### SUPPLIED INFORMATION:
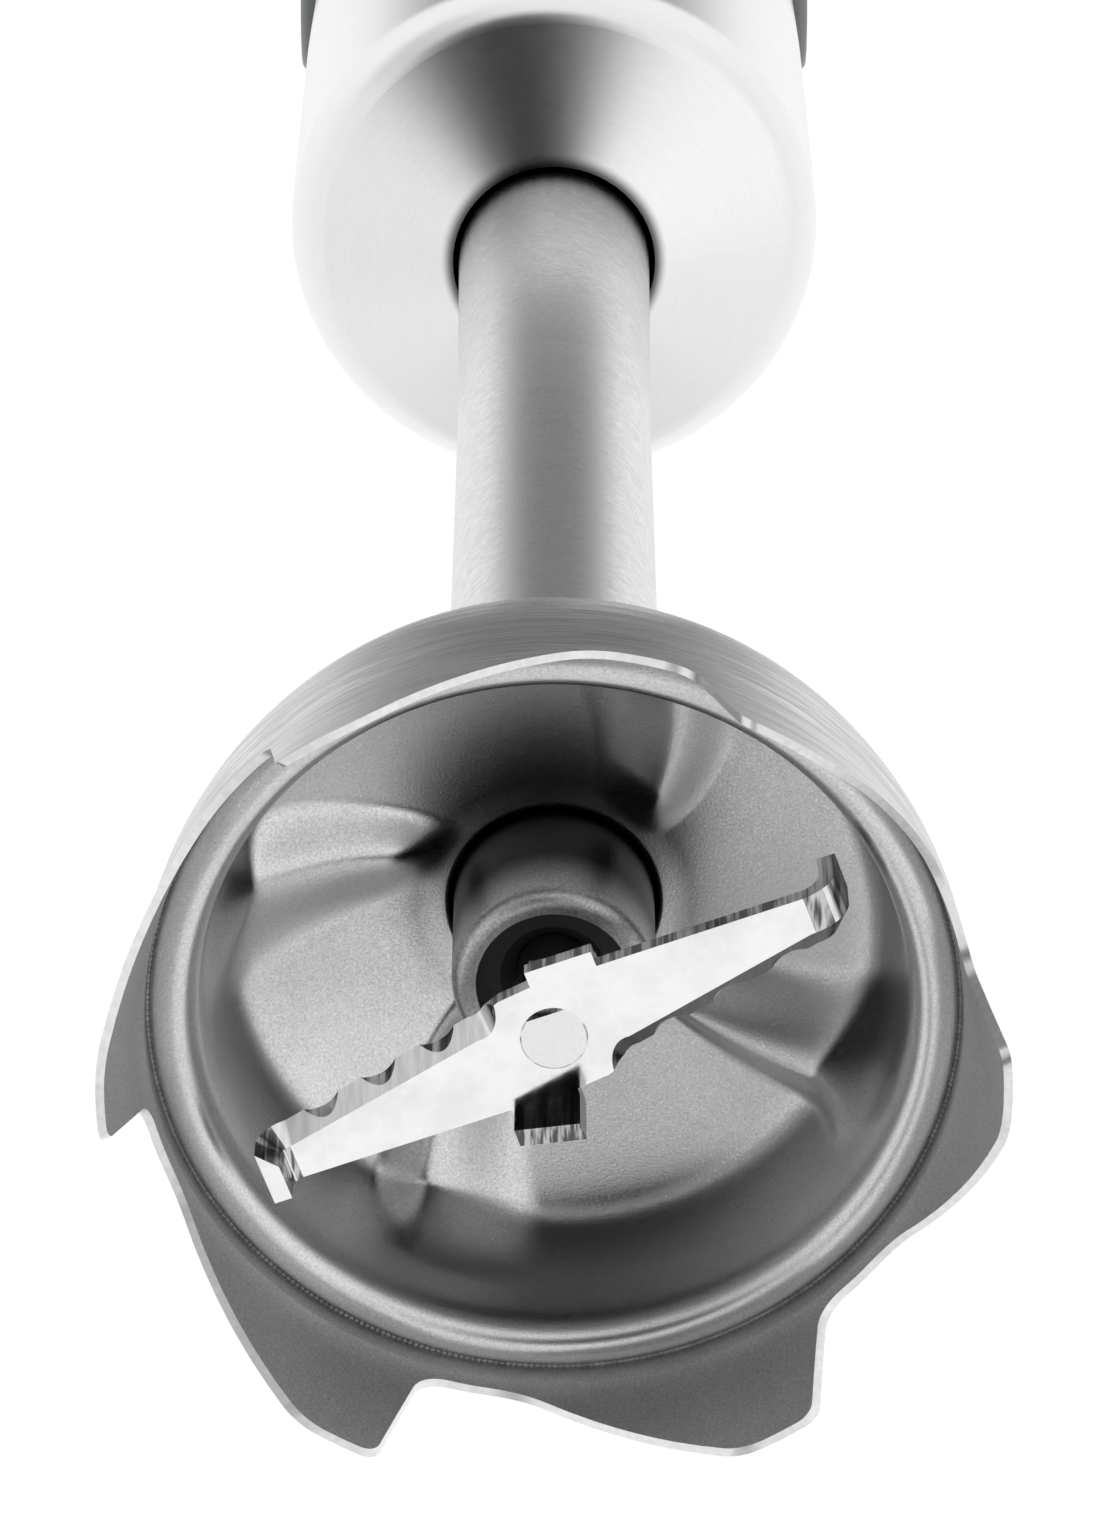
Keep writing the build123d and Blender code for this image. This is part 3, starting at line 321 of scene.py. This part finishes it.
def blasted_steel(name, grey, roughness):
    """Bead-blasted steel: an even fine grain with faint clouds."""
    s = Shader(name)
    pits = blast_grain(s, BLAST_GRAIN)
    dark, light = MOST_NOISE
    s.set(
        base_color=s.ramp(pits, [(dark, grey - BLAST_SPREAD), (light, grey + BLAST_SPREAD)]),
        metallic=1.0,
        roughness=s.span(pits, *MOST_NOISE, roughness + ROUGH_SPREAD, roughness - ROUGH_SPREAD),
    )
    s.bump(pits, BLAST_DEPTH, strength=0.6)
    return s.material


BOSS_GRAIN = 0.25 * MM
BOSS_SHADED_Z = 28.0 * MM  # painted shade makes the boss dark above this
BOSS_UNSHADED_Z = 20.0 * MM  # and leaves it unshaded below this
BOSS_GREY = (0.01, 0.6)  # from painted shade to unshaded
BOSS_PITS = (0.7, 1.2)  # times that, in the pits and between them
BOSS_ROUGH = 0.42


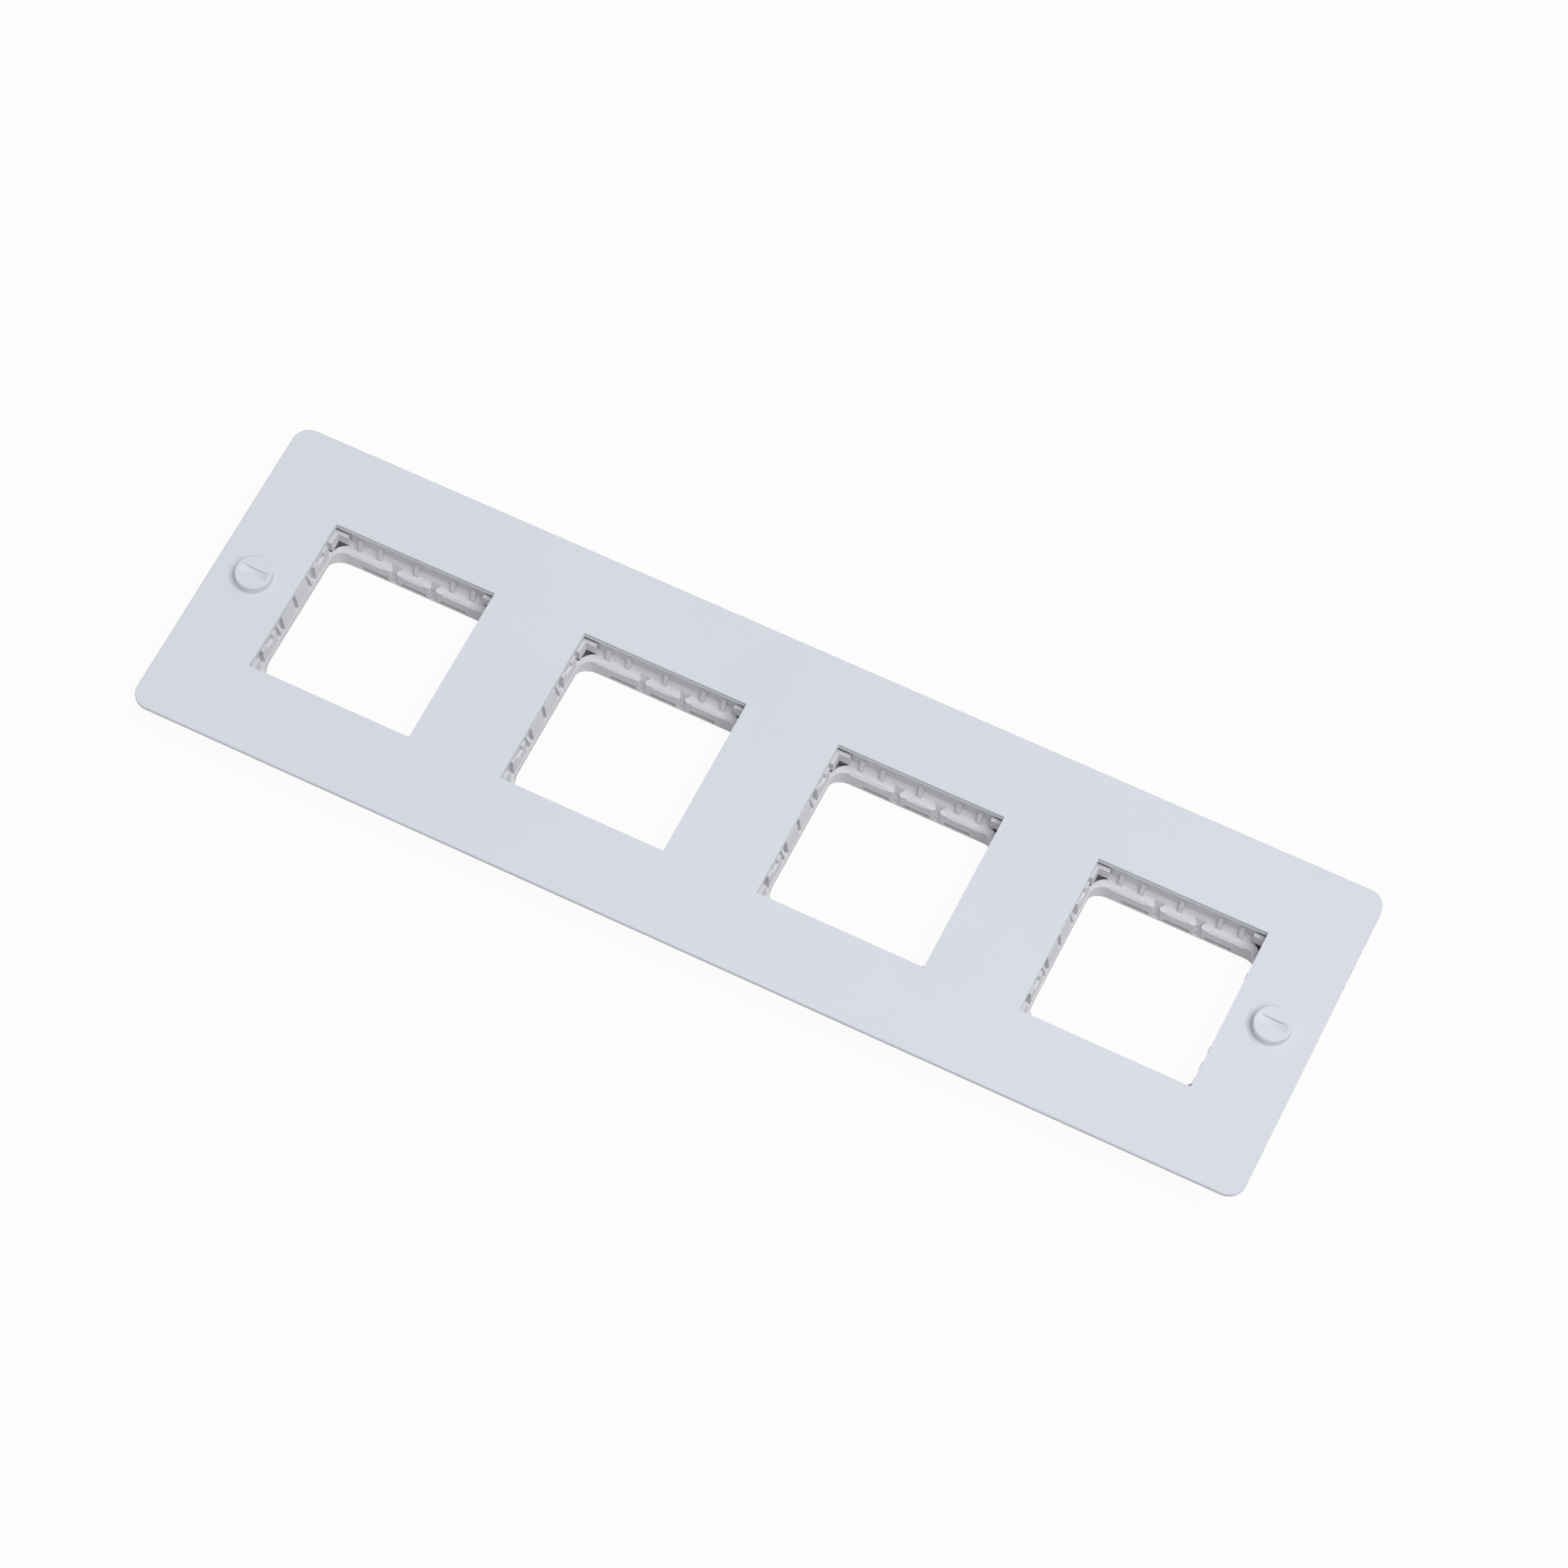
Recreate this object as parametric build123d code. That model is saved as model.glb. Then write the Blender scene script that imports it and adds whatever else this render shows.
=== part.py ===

### THE PROBLEM:
Give back the listing exactly, please, from its first line to the line containing "return s.material", inclusive, and nothing past that line.

### SOLUTION TO THIS EXERCISE:
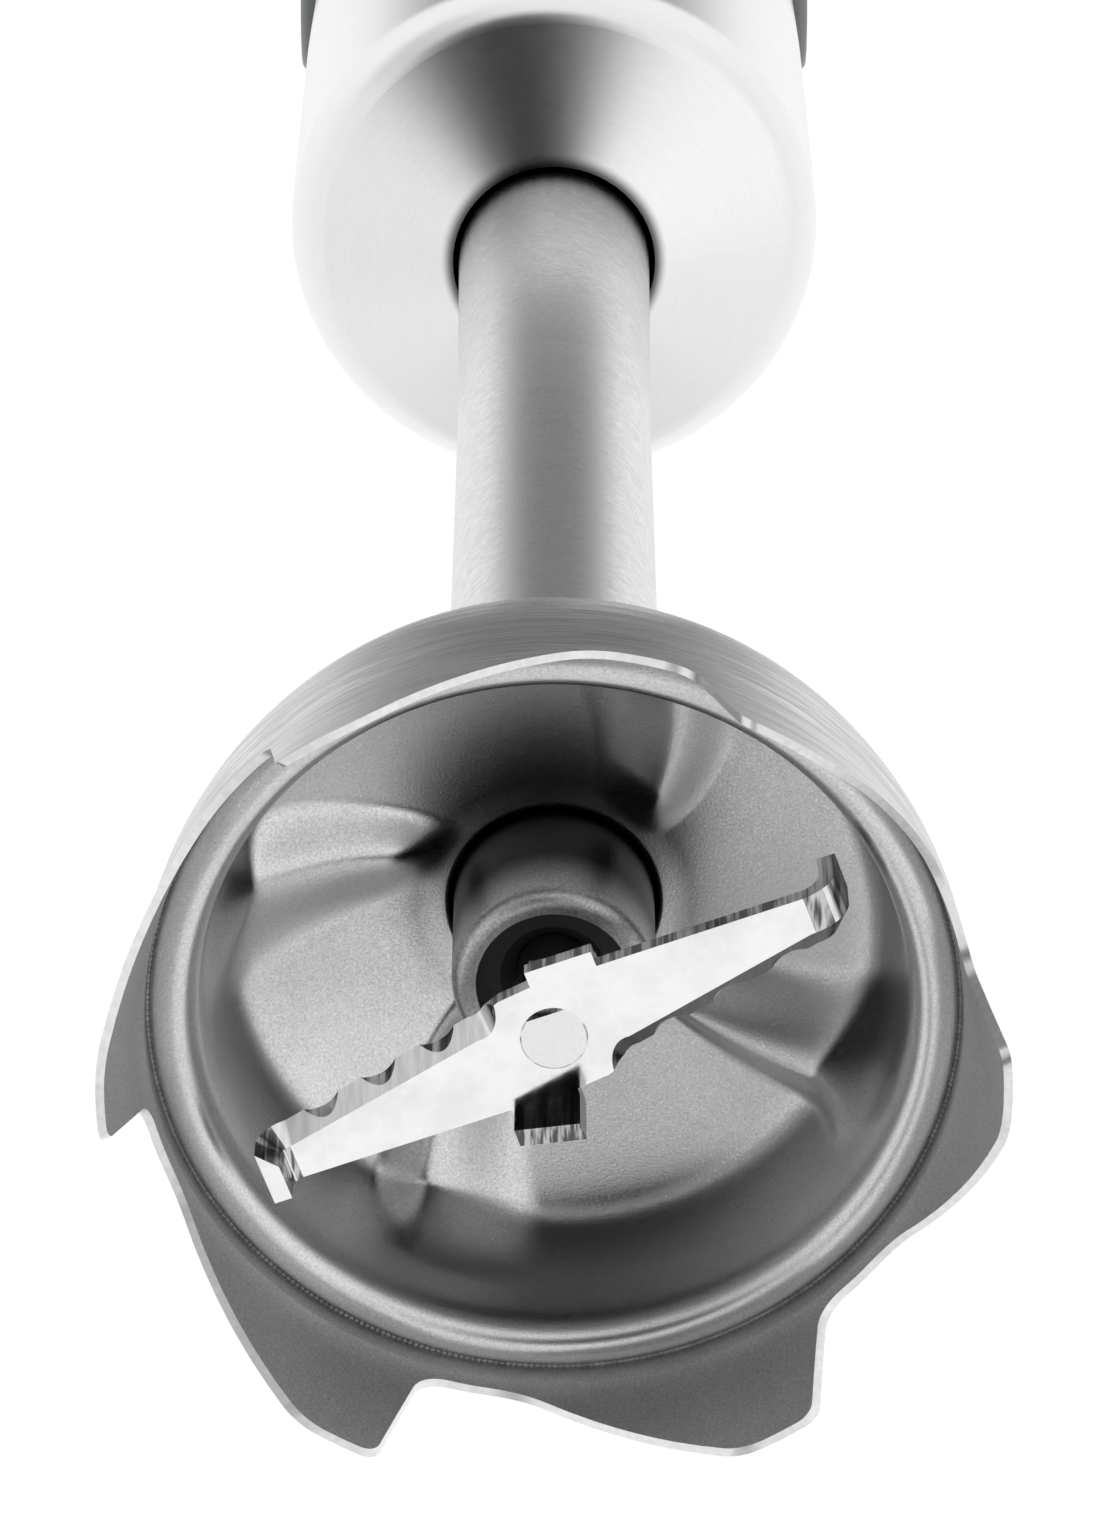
Keep writing the build123d and Blender code for this image. This is part 3, starting at line 321 of scene.py. This part finishes it.
def blasted_steel(name, grey, roughness):
    """Bead-blasted steel: an even fine grain with faint clouds."""
    s = Shader(name)
    pits = blast_grain(s, BLAST_GRAIN)
    dark, light = MOST_NOISE
    s.set(
        base_color=s.ramp(pits, [(dark, grey - BLAST_SPREAD), (light, grey + BLAST_SPREAD)]),
        metallic=1.0,
        roughness=s.span(pits, *MOST_NOISE, roughness + ROUGH_SPREAD, roughness - ROUGH_SPREAD),
    )
    s.bump(pits, BLAST_DEPTH, strength=0.6)
    return s.material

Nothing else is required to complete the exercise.